Probierz z żalem do Lechii. Madera chyba też, bo przecież odstawili go do rezerw po tym, jak wdarł się w pyskówkę z jednym z członków sztabu szkoleniowego. Tuszyński – niewykluczone, że również z zadrą. Całą tę trójkę łączy to, że w Gdańsku uznano ich za niepotrzebnych. Ktoś stwierdził, że są za słabi i do budowy wielkiej Lechii po prostu się nie nadają. To musiało boleć. Zresztą, Madera i Probierz o tym bólu mówią, tylko w nieco innych kwestiach.

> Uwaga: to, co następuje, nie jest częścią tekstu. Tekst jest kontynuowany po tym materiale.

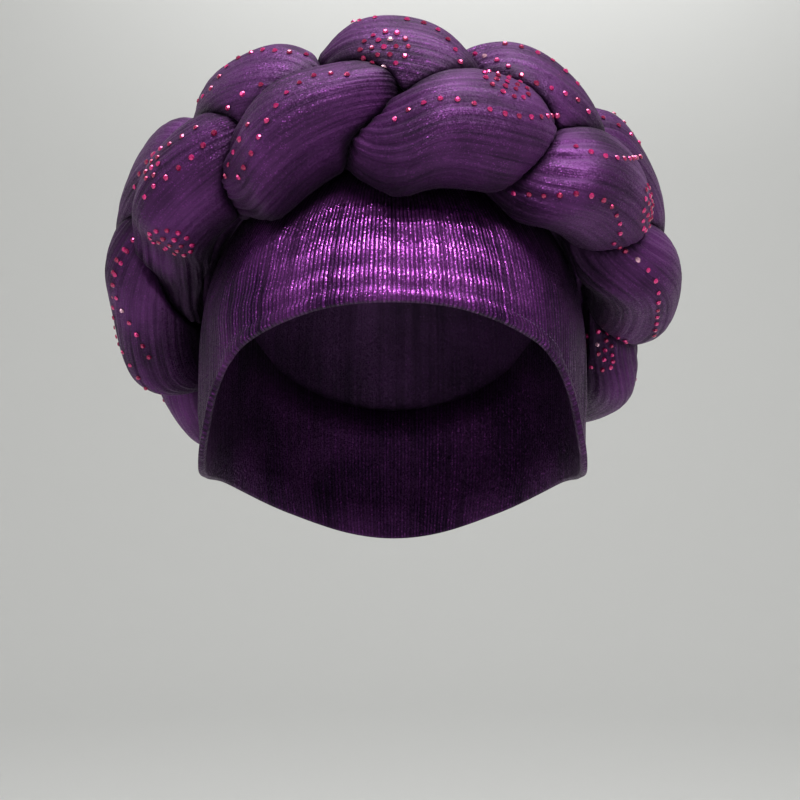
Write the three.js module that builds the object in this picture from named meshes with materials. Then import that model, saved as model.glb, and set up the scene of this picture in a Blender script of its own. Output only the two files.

Tak czy siak, ambicja została podrażniona.
Legia się oszczędza.
Berg już zapowiedział, że większość piłkarzy oszczędzi, bo priorytetem jest Liga Mistrzów. Zobaczymy więc dziś Ryczkowskiego. Może też Wieteskę. Albo jeszcze kogoś z żółtodziobów. Z jednej strony to fajne, że w ten sposób szansę mogą dostawać młodzi (oby faktycznie ją dostali). Z drugiej, trochę to jednak śmieszne, że Legia aż tak musi dmuchać i chuchać przed rewanżem z jakimiś półzawodowcami. Skład na Bełchatów to zagadka, ale zagadką ma nie być wynik – warszawiacy już zapowiedzieli, że z beniaminkiem sobie poradzą. Z Saint Patrick’s też mieli sobie poradzić…
Bełchatów lubi Warszawę.
Piłkarze GKS w ostatnim czasie nie mieli najmniejszych problemów z wyprawami do stolicy. Po pierwsze, niedaleko. Po drugie, bardzo gościnnie. Legia z Bełchatowem w ostatnim czasie u siebie nie wygrywała albo nawet i przegrywała. Dziś piłkarzy Kieresia jesteśmy ciekawi niebywale: wiosnę, kiedy spadali z Ekstraklasy, mieli naprawdę dobrą, a na zapleczu dali radę bez większych problemów. Michał i Mateusz Makowie nie są już tylko młodymi i zdolnymi, a kluczowymi elementami zespołu. Ślusarski, mimo że więcej przestrzeli niż strzeli, gwarantuje kilka goli. Do tego niezły Basta, Wacławczyk (z Legią nie zagra) i w bramce ktoś z dwójki Malarz-Zubas. To powinno zaskoczyć.